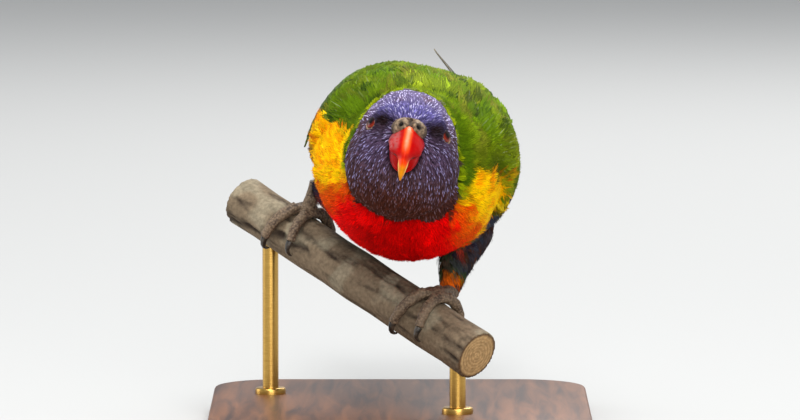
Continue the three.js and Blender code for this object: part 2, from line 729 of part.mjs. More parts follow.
const tailRoot = skinOver([0, 5, 11, 18, 26].map(tailRing));
const tailVanes = [];
for (let pair = 0; pair < TAIL_PAIRS; pair += 1) {
  tailVanes.push(tailVane(pair, 1), tailVane(pair, -1));
}
for (let i = 0; i < TAIL_COVERTS; i += 1) {
  tailVanes.push(tailCovert(i, TAIL_COVERTS, 1, TAIL_COVERT_REACH));
}
for (let i = 0; i < UNDER_COVERTS; i += 1) {
  tailVanes.push(tailCovert(i, UNDER_COVERTS, -1, UNDER_COVERT_REACH));
}
const tailSolid = without(joined(tailRoot, ...tailVanes), torsoRoom);
addPart("tail", geometryOf(tailSolid), flightFeather);

// Perch: cut branch that slopes down to the left foot and towards the viewer
const LEFT_GRIP = vector(11, -15, 43.4);
const RIGHT_GRIP = vector(-30.5, 24, 67.2);
const PERCH_RISE = PERCH_RADIUS;
const PERCH_SIDES = 20;
const PERCH_BEYOND_RIGHT = 27;
const PERCH_STEPS = 10;
const PERCH_UNEVENNESS = 0.35;
const perchRun = LEFT_GRIP.clone().sub(RIGHT_GRIP).normalize();
const perchUp = vector(0, 0, 1).addScaledVector(perchRun, -perchRun.z).normalize();
const perchFront = vector(0, 0, 0).crossVectors(perchUp, perchRun).normalize();
const perchStart = RIGHT_GRIP.clone().addScaledVector(perchRun, -PERCH_BEYOND_RIGHT)
  .addScaledVector(perchUp, -PERCH_RISE);

function roundPerch(along, angleDeg, radius) {
  // Point round the perch: distance from its upper end, angle forward from its top, distance off its axis
  const angle = angleDeg * DEGREE;
  return perchStart.clone()
    .addScaledVector(perchRun, along)
    .addScaledVector(perchUp, radius * Math.cos(angle))
    .addScaledVector(perchFront, radius * Math.sin(angle));
}

function perchBody(grow) {
  const rings = [];
  for (let i = 0; i <= PERCH_STEPS; i += 1) {
    const along = mix(-grow, PERCH_LENGTH + grow, i / PERCH_STEPS);
    const waist = PERCH_UNEVENNESS * Math.sin(i * 1.9) ** 2;
    const ring = [];
    for (let j = 0; j < PERCH_SIDES; j += 1) {
      ring.push(roundPerch(along, (j * 360) / PERCH_SIDES, PERCH_RADIUS - waist + grow));
    }
    rings.push(ring);
  }
  return skinOver(rings);
}

addPart("perch", perchBody(0), barkWood);

// Legs: feathered thighs, short bare shanks, and two toes each way round the perch
const LEG_SIDES = 12;
const gripAlong = { left: PERCH_BEYOND_RIGHT + RIGHT_GRIP.distanceTo(LEFT_GRIP), right: PERCH_BEYOND_RIGHT };
const PAD_HALF_ANGLE = 16;
const PAD_HALF_LENGTH = 4.4;
const PAD_HEIGHT = 3.6;
const PAD_STEPS = 2;
const PAD_SIDES = 10;
const SHANK_RADIUS = 2.3;
const thighPath = {
  left: [
    { back: 10, angle: 134, lift: -14, radius: 9 },
    { back: 8, angle: 133, lift: -4, radius: 11.4 },
    { back: 4, angle: 135, lift: 3, radius: 9.8 },
    { back: -1, angle: 140, lift: 8.5, radius: 6.2 },
    { back: -4, angle: 146, lift: 12.2, radius: 3.4 },
  ],
  right: [
    { back: 6, angle: -146, lift: -14, radius: 8.6 },
    { back: 12, angle: -140, lift: -6, radius: 9 },
    { back: 17, angle: -131, lift: -1, radius: 6.6 },
    { back: 20, angle: -125, lift: 2.4, radius: 4.4 },
    { back: 21.5, angle: -122, lift: 4.4, radius: 3.2 },
  ],
};

function roundChain(centres, sides, grow = 0) {
  // Closed form over circles set square to a path of points with a radius each
  const first = perchUp.clone().add(perchRun);
  const rings = centres.map((centre, i) => {
    const before = centres[Math.max(i - 1, 0)].point;
    const after = centres[Math.min(i + 1, centres.length - 1)].point;
    const run = after.clone().sub(before).normalize();
    first.addScaledVector(run, -first.dot(run)).normalize();
    const second = vector(0, 0, 0).crossVectors(run, first);
    const ring = [];
    for (let j = 0; j < sides; j += 1) {
      const angle = (j * TURN) / sides;
      ring.push(centre.point.clone()
        .addScaledVector(first, (centre.radius + grow) * Math.cos(angle))
        .addScaledVector(second, (centre.radius + grow) * Math.sin(angle)));
    }
    return ring;
  });
  return skinOver(rings);
}

const thighCentres = (name) => thighPath[name].map((station) => ({
  point: torsoPoint(station.back, station.angle, station.lift),
  radius: station.radius,
}));

function footPad(name) {
  // Saddle over the top of the perch that carries the toes
  const rings = [];
  for (let i = 0; i <= PAD_STEPS; i += 1) {
    const angle = mix(-PAD_HALF_ANGLE, PAD_HALF_ANGLE, i / PAD_STEPS);
    const ring = [];
    for (let j = 0; j < PAD_SIDES; j += 1) {
      const turn = (j * TURN) / PAD_SIDES;
      const along = gripAlong[name] + PAD_HALF_LENGTH * Math.sin(turn);
      const middle = PERCH_RADIUS + JOINT_GAP + PAD_HEIGHT / 2;
      ring.push(roundPerch(along, angle, middle + (PAD_HEIGHT / 2) * Math.cos(turn)));
    }
    rings.push(ring);
  }
  return skinOver(rings);
}

function shank(name) {
  const ankle = thighCentres(name)[thighPath[name].length - 1].point;
  const foot = roundPerch(gripAlong[name], 0, PERCH_RADIUS + JOINT_GAP + PAD_HEIGHT * 0.45);
  const before = thighCentres(name)[thighPath[name].length - 2].point;
  const start = ankle.clone().lerp(before, -0.06);
  return roundChain([
    { point: start, radius: SHANK_RADIUS + 0.5 },
    { point: start.clone().lerp(foot, 0.3), radius: SHANK_RADIUS },
    { point: start.clone().lerp(foot, 0.75), radius: SHANK_RADIUS },
    { point: foot, radius: SHANK_RADIUS - 0.4 },
  ], LEG_SIDES);
}

const TOE_SIDES = 9;
const TOE_STEPS = 6;
const CLAW_SIDES = 7;
const CLAW_STEPS = 5;
const TOES = [
  { name: "front_outer", way: 1, offset: -2.3, splay: -6, reach: 112, radius: 2.05, claw: 42 },
  { name: "front_inner", way: 1, offset: 2.3, splay: 2.5, reach: 92, radius: 1.9, claw: 38 },
  { name: "back_outer", way: -1, offset: -2.3, splay: -3, reach: 98, radius: 1.95, claw: 38 },
  { name: "back_inner", way: -1, offset: 2.3, splay: 3, reach: 78, radius: 1.8, claw: 34 },
];
const TOE_GAP_DEG = 1.7;

function toe(name, form, grow = 0) {
  // Jointed toe bent round the perch, thicker at its pads
  const start = PAD_HALF_ANGLE + TOE_GAP_DEG;
  const centres = [];
  for (let i = 0; i <= TOE_STEPS; i += 1) {
    const u = i / TOE_STEPS;
    const knuckle = 0.12 * Math.cos(u * TURN * 3);
    const radius = form.radius * (1 - 0.22 * u) + knuckle;
    centres.push({
      point: roundPerch(
        gripAlong[name] + form.offset + form.splay * u,
        form.way * mix(start, form.reach, u),
        PERCH_RADIUS + JOINT_GAP + form.radius,
      ),
      radius,
    });
  }
  return roundChain(centres, TOE_SIDES, grow);
}

function claw(name, form) {
  // Hooked claw from the end of its toe down to the bark
  const centres = [];
  for (let i = 0; i <= CLAW_STEPS; i += 1) {
    const u = i / CLAW_STEPS;
    const radius = mix(form.radius * 0.62, 0.22, u);
    const bow = 1.1 * Math.sin(u * Math.PI);
    centres.push({
      point: roundPerch(
        gripAlong[name] + form.offset + form.splay * (1 + 0.18 * u),
        form.way * mix(form.reach + TOE_GAP_DEG, form.reach + form.claw, u),
        mix(PERCH_RADIUS + JOINT_GAP + form.radius, PERCH_RADIUS + 0.6, u) + bow,
      ),
      radius,
    });
  }
  return roundChain(centres, CLAW_SIDES);
}

for (const name of ["left", "right"]) {
  const thigh = roundChain(thighCentres(name), LEG_SIDES);
  const thighRoom = roundChain(thighCentres(name), LEG_SIDES, JOINT_GAP);
  addPart(`thigh_${name}`, geometryOf(without(joined(thigh), torsoRoom)), greenFeather);
  const toeRooms = TOES.map((form) => toe(name, form, JOINT_GAP));
  const bare = without(joined(shank(name), footPad(name)), thighRoom, perchBody(JOINT_GAP), ...toeRooms);
  addPart(`shank_${name}`, geometryOf(bare), bareSkin);
  for (const form of TOES) {
    addPart(`toe_${name}_${form.name}`, toe(name, form), bareSkin);
    addPart(`claw_${name}_${form.name}`, claw(name, form), clawHorn);
  }
}

// Stand: flat base with rounded corners and two rods up to the underside of the perch
const BASE_BEVEL = 1.2;
const ROD_PLACES = [
  { name: "stand_rod_low", along: PERCH_LENGTH - 9 },
  { name: "stand_rod_high", along: 13 },
];
const FLANGE_RADIUS = 5;
const FLANGE_HEIGHT = 2;

function baseOutline(inset) {
  const halfWidth = BASE_WIDTH / 2 - inset;
  const halfDepth = BASE_DEPTH / 2 - inset;
  const corner = BASE_CORNER - inset;
  const outline = new THREE.Shape();
  outline.moveTo(corner - halfWidth, -halfDepth);
  outline.absarc(halfWidth - corner, corner - halfDepth, corner, -Math.PI / 2, 0);
  outline.absarc(halfWidth - corner, halfDepth - corner, corner, 0, Math.PI / 2);
  outline.absarc(corner - halfWidth, halfDepth - corner, corner, Math.PI / 2, Math.PI);
  outline.absarc(corner - halfWidth, corner - halfDepth, corner, Math.PI, Math.PI * 1.5);
  return outline;
}

function standBase() {
  const plate = new THREE.ExtrudeGeometry(baseOutline(BASE_BEVEL), {
    depth: BASE_HEIGHT - BASE_BEVEL * 2,
    bevelThickness: BASE_BEVEL,
    bevelSize: BASE_BEVEL,
    bevelSegments: 2,
    curveSegments: 5,
  });
  return plate.translate(0, 0, BASE_BEVEL);
}

function standRod(along) {
  // Rod with a round foot, hollowed at its top to the round of the perch
  const under = roundPerch(along, 180, 0);
  const foot = BASE_HEIGHT + JOINT_GAP;
  const profile = [
    new THREE.Vector2(0, foot),
    new THREE.Vector2(FLANGE_RADIUS, foot),
    new THREE.Vector2(FLANGE_RADIUS, foot + FLANGE_HEIGHT * 0.6),
    new THREE.Vector2(ROD_RADIUS, foot + FLANGE_HEIGHT),
    new THREE.Vector2(ROD_RADIUS, under.z),
    new THREE.Vector2(0, under.z),
  ];
  const turned = new THREE.LatheGeometry(profile, 16).rotateX(Math.PI / 2).translate(under.x, under.y, 0);
  return geometryOf(without(joined(turned), perchBody(JOINT_GAP)));
}

addPart("stand_base", standBase(), baseWood);
for (const { name, along } of ROD_PLACES) {
  addPart(name, standRod(along), rodBrass);
}

export default group;
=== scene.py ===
import math

import bpy
import numpy as np
from mathutils import Matrix, Vector, noise
from mathutils.bvhtree import BVHTree


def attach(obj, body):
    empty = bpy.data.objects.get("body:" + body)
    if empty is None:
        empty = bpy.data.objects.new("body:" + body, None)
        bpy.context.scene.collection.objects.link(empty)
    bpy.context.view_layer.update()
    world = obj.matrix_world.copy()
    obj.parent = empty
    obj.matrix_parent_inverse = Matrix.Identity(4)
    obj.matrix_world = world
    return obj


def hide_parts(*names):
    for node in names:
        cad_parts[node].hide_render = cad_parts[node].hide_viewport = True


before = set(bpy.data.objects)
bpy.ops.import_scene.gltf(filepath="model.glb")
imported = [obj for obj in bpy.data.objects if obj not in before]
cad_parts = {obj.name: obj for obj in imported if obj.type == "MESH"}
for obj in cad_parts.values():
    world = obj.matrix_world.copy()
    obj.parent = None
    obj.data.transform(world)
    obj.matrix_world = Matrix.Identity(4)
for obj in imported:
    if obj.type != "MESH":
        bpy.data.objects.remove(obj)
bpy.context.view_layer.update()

# Skin
# The mounted skin, drawn over a body form without a seam from the rim of the bill to the root of the
# tail, over the arms of both wings and down both thighs. It lies under the feathers by their depth, is
# sunk at the lores and full at the brow and cheeks, and is dyed with the markings of the plumage,
# darkened as painted shade deep among the feathers.
MM = 0.001
TORSO_FORM = np.array([  # back, half width, half height, rise
    (-60, 15, 15, 9), (-48, 19, 20, 4.5), (-38, 23.5, 24.3, 1.8), (-26, 27.4, 28, 0),
    (-10, 28.9, 30.4, -1.2), (8, 28.6, 29.8, -1.5), (26, 26.4, 26, -0.6), (44, 22.5, 20.2, 0.8),
    (58, 17.5, 14.6, 1.8), (72, 14.5, 11, 2), (90, 14, 9.5, 1.6), (120, 14, 9, 1)], float)
HEAD_FORM = np.array([
    (-20.5, 3.5, 5, 1.6), (-19, 7.2, 8.8, 1.4), (-16, 11.1, 12.8, 1), (-12, 14.2, 16.2, 0.6),
    (-6, 17.1, 18.9, 0.2), (0, 18.4, 20.1, 0), (7, 18.5, 20.2, 0), (14, 18, 19.7, 0)], float)
TAIL_ROOT_FORM = np.array([(0, 13.4, 9.5, 0), (8, 12.6, 6.8, 0), (16, 12, 4.6, 0), (26, 11, 3.1, 0)], float)
BREAST_SIDE = {"swell": (3.2, 0.8), "back": -15, "length": 13, "angle": 98, "spread": 28}
FULLNESS = (  # mantle, shoulder and flank
    {"height": 2.9, "back": -10, "length": 26, "angle": -24, "spread": 28},
    {"height": 2.2, "back": -6, "length": 26, "angle": 15, "spread": 12},
    {"height": 4.6, "back": 6, "length": 17, "angle": 118, "spread": 13})
ARM = {"front": -34, "rear": 18, "edge": 0.5, "thick": {1: 5.3, -1: 4.3}, "top": (42, 16), "sunk": -7,
       "low": {1: (62, 112), -1: (60, 103)}, "round": {1: 0.88, -1: 0.94}}
THIGHS = {  # back, angle, lift, radius, down each thigh
    1: [(13, 122, -12, 8), (12, 118, -2, 9.8), (8, 125, -1, 9.4), (4, 133, 1.9, 7.4), (0, 142, 6.7, 5.1),
        (-3, 146, 10.7, 4), (-4, 146.5, 12.6, 3.1)],
    -1: [(6, -146, -14, 8.6), (12, -140, -6, 9), (17, -131, -1, 6.6), (20, -125, 2.4, 4.4),
         (21.5, -122, 4.4, 3.2)]}
FACE_SHAPE = (  # height, middle and radius of the brow, then of lores and eye hollow, then of the cheek
    ((1.7, (10.5, -13.5, 13.2), 2.8), (1.5, (5.5, -17.5, 13.4), 2.8)),
    ((-1.7, (8.6, -16.5, 8.9), 2.9), (-0.9, (12.1, -12.3, 7.9), 2.3)),
    ((0.8, (13, -11, -3), 6.5), (1.2, (13.5, -3, -12), 6)))
COAT_DEPTH = {"head": 0.8, "body": 1.9, "arm": 1.5, "thigh": 1.3, "tail": 1.2}
CELL = 0.8
HEAD_ROWS = (-19.9, -19, -17.5, -15.5, -13, -10, -7, -4, -1, 2, 5, 8, 11)
TORSO_ROWS = np.arange(-38, 67, 3.2)
TAIL_ROWS = (2, 8, 14, 20, 25)
around = np.arange(0, 360, 6)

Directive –
The first line to be transcribed is the one containing "obj.matrix_world = world", and the last is the one containing "obj.parent = None". Transcribe exactly those lines and nothing else.

Solved problem –
    obj.matrix_world = world
    return obj


def hide_parts(*names):
    for node in names:
        cad_parts[node].hide_render = cad_parts[node].hide_viewport = True


before = set(bpy.data.objects)
bpy.ops.import_scene.gltf(filepath="model.glb")
imported = [obj for obj in bpy.data.objects if obj not in before]
cad_parts = {obj.name: obj for obj in imported if obj.type == "MESH"}
for obj in cad_parts.values():
    world = obj.matrix_world.copy()
    obj.parent = None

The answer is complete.